4) Networking has nothing to do with the data bus I think, it's completely another category. If you know the definition of a Data bus, it's the transfer of data between the CPU, memory, and cards/stuff attached.
Unless it's referring to copying stuff over the network in terms of shaping the data bus developement, but if it's referring to just data buses alone then network-related should not even be in the answers.
B for no network involved stuff
A B (maybe D, not sure about D) for network involvement
5) A + D i'm 99.9% on this. Let me know if you want an explanation.
Catty, I never realized 3.11 had networking! Was too small to understand the internet back then, but I do remember that is when people started using their 2800 baud and 14400 modems lol!
Hmm, this will be a bit tough for me because I never really got into the indepth specific terminologies of wireless technology. Let me see what I can link those definitions to the real application.
A) Reflected Infrared
Firstly, infrared categorization is split into several categories.
The most basic is NIR/NI, which means Near Infrared. This is around .75 to 1.4 micrometers. If you want to convert that micro to a standard meter, a micrometer is 1,000,000th of a meter (.75 microm would be .000000075 meters, 1.4 is .00000014 meters). So this distance is really, really short, not even an inch.
The next level up is called SWIR, which means Shortwave Infrared. This is a step up from NIR, the distance doubling to ~1.5 - 3 ish micrometers. This distance is really no higher than that of NI, since the difference may not even be a tenth of a digit (.75-1.4 vs 1.5-3). Doing the math conversion again, 1.5 um (u sign for micro) is .00000015 meters, 3um is .0000003 meters. This is still not even an inch yet.
The thing about Reflected Infrared is that it is a categorization of NIR + SWIR, so both those fit under the definition of "Reflective". It is safe to say that A is not in your final answer.
B) Point to Point Infrared
This is a massive jump from the previous version of Infrared. This is its big brother. Think of it like the TV remote to your TV. It is working by a wireless invisible beam of light from point A to B.
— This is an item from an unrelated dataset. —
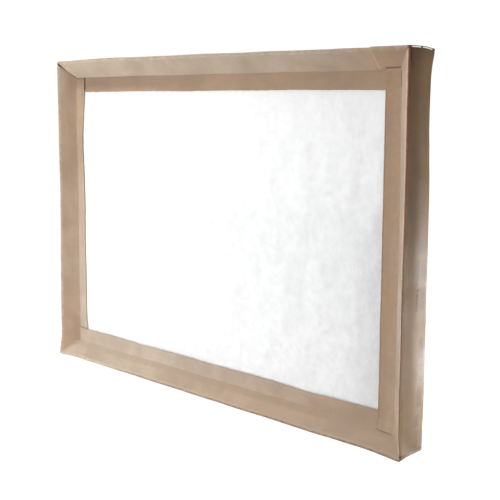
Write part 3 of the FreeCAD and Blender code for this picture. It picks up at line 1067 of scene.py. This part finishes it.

For Point to Point I don't have the specifics but according to a source, that is discussing wireless alternatives, Streaming Point to Point data can cover a small street or a small campus, usually from a nearby building to another. This would lead me to think since these distances are often within ~50-100+ feet of each other, Point to Point would fit in the categorization of applicable wireless technologies.
C) Spread-Spectrum Radio
Some of these you have seen without realizing it today. Some of the huge antennas on top of commercial buildings, that may be several feet high or up to hundreds of feet. The broadcast range can go very far, up to miles. I don't know much of the history aside from the fact that this used to be developing military technology during the 50's and got perfected in the 80s where it got commercial use. But in response to the question, answer C does definitely work.
D) Terrestrial Microwave
This is also similar to the above, in the fasion that you may have seen it but not realized what it is, on top of those telephone towers with a bunch of round dishes and antenna needles sticking out of it. They mainly used it for telephone appliances which popped out around the time after Spread spectrum radio, and the distance can go pretty damn far. From wiki, a source stated that the distance could cover from about 6370km to 8500km, explicitly from the diamater size of the dish. If we just even bumped it down to 3000km that's about ~1900 ish miles. (1 KM is about .62 of a mile)
E) Low Power Single Freq. Radio
This is how the data that is transmitted between my laptop, your laptop, from our modem routers to the onboard wireless NIC. The distance is a little short but varies depending, and the 70ft you have down seems about right. I would generally assume, for average priced routers the distance covered by the radio is probably up to a few hundred feet barring the obstacles like mortar and wood. You could probably do a building to building concept, but on a weak scale it would not do much good. Like, for example I can get wireless signals here from my laptop right now to about maybe 200ft of circumference from the center of where I am now. I can pick up up to 10 signals, each house in our neighboorhood is about probably 50 ft apart. My next door neighbor's and backyard neighbor's signal is in the decent (30-50% range). But in a real situation as in NY, I would imagine this would be a lot worse to deal with.
It is situational as it can be done, but for a general answer I would be likely to agree that E would not apply for a standard between two buildings.
Therefore, reviewing over what we got, it would appear:
B, C, D would fit for the question of "linking wirelessly between two buildings of unknown distance"
Hope you're okay with this response, lol I tried to dumb it down as good as i could get. If someone wants to correct or add something, feel free to do so because I am not *personally* familiar in experience with most of them. I only have a broad concept and technicality of these aren't one of them, aside from IR and broadband.